From supply chain shortages to COVID-related shutdowns to worker shortages, 2021 brought the highest U.S. inflation rates of the past 40 years. Inflation is affecting everything from the price of that (former) “dollar pizza” to the value of used cars to raw building materials, making these trends particularly relevant to commercial insureds with building and business income coverages.
Commercial buildings are generally insured on a replacement cost basis which is the cost to replace the building with materials of similar kind and quality with no deduction for depreciation. The annual change in material costs between January 2021 and January 2022 is startling*:
- Lumber +15.6%
- Plywood +47.0%
- Commercial Steel +21.5%
- Commercial Concrete +14.2%
- Structural Steel +34.2%
One of the primary purposes of commercial insurance is to shift the exposure of financial loss to the insurance company, freeing up other funds for investment back into your business. While you can’t control inflation, you can take charge of your financial protection by analyzing your current building limit and ensuring that the limit is adequate to replace the building in the unfortunate event of a total loss.
Being underinsured could result in a significant unanticipated capital outlay. Some commercial insurance policies also include coinsurance clauses requiring the building limit to be a minimum percentage (typically 80, 90 or 100%) of the full replacement cost value. If current inflation rates aren’t taken into account, the coinsurance penalty could also result in unanticipated capital outlay.**
How to Better Protect Your Commercial Property
Your independent insurance agent and insurance company will have valuation resources available to confirm the replacement cost of your building. Since property rates are applied to the building values per 100, you’re likely to see premium increases in 2022. A few mitigation actions to potentially offset these increases include higher deductibles, installing fire protection (i.e. sprinkler system, central station fire alarms) for possible rate credits, and self-insuring smaller structures. Meeting with your insurance agent is also a good opportunity to make sure that you are adequately covered for any building code ordinance or law requirements.

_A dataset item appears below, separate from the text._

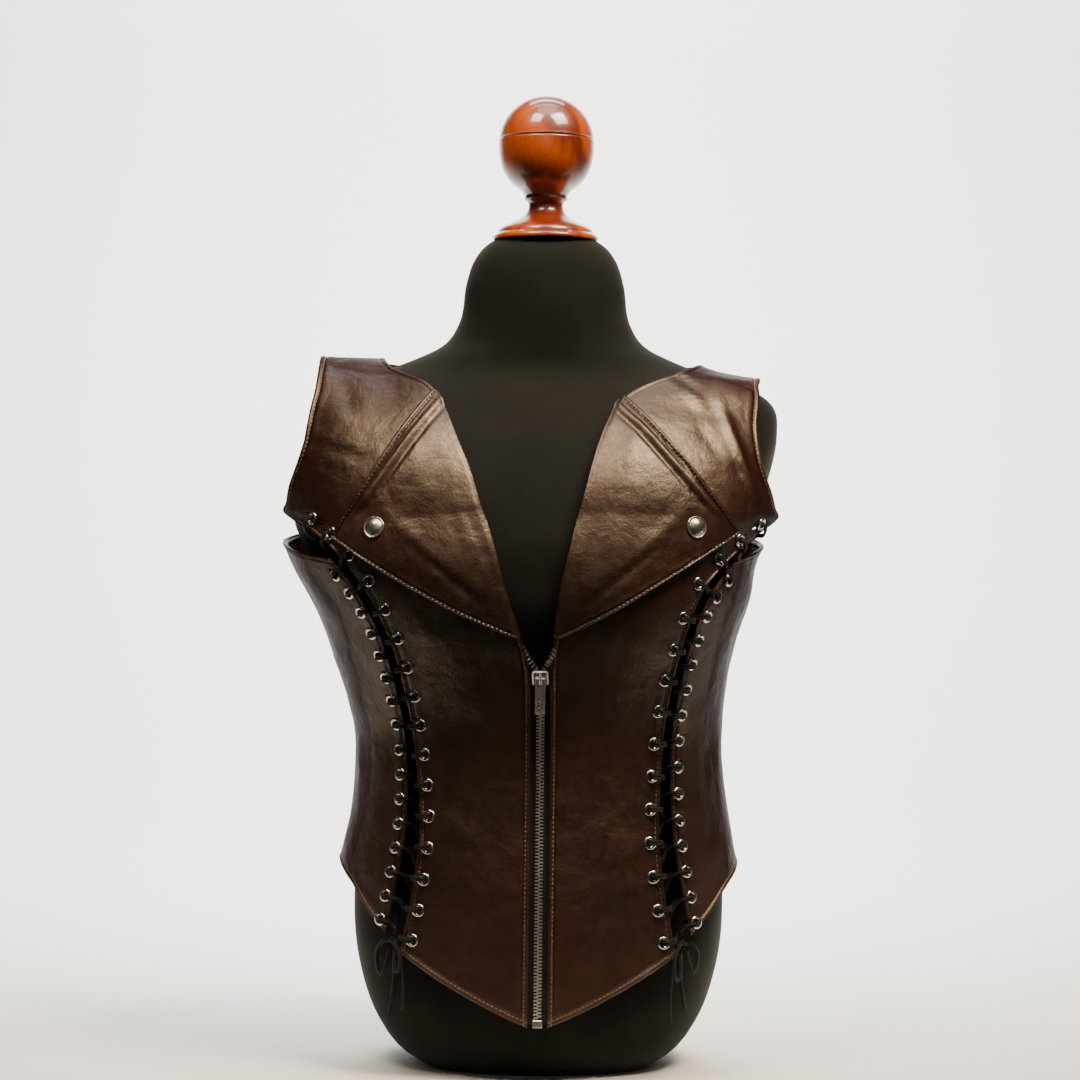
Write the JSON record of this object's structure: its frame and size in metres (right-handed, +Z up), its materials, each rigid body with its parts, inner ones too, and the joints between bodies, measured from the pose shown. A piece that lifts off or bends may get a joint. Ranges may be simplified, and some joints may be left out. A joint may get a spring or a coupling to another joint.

Business Income coverage should also be reviewed in light of the current inflation rates. This important coverage keeps income flowing, retains key employees and retains customers. Inflation can affect sales, wages and the restoration time to repair your property. Additionally, there may be a coinsurance clause applicable. Your independent agent can help you evaluate these important exposures in order to set an adequate business income limit.***
A commercial property insurance policy helps you manage the many exposures to financial loss. Don’t let inflation minimize this protection. Be proactive and schedule a consultation with your agent to review your coverage and ensure that you’re adequately protected.
About the Author
John Carroll is a Commercial Staff Underwriter in Central’s Southeast Regional Office. His responsibilities include commercial property underwriting and training. He has over 30 years of experience as a commercial lines underwriter and over 20 of them with Central. John is a graduate of Georgia State University and has earned his Chartered Property Casualty Underwriter (CPCU) designation.
*Per CoreLogic 1st Quarter 2022 U.S. National Building Cost Trends letter
**Central Insurance waives building coinsurance on most of our commercial property policies.
**Central Insurance waives coinsurance on Business Income on most of our commercial property policies.
The information above is of a general nature and your policy and coverages provided may differ from the examples provided. Please read your policy in its entirety to determine your actual coverage available.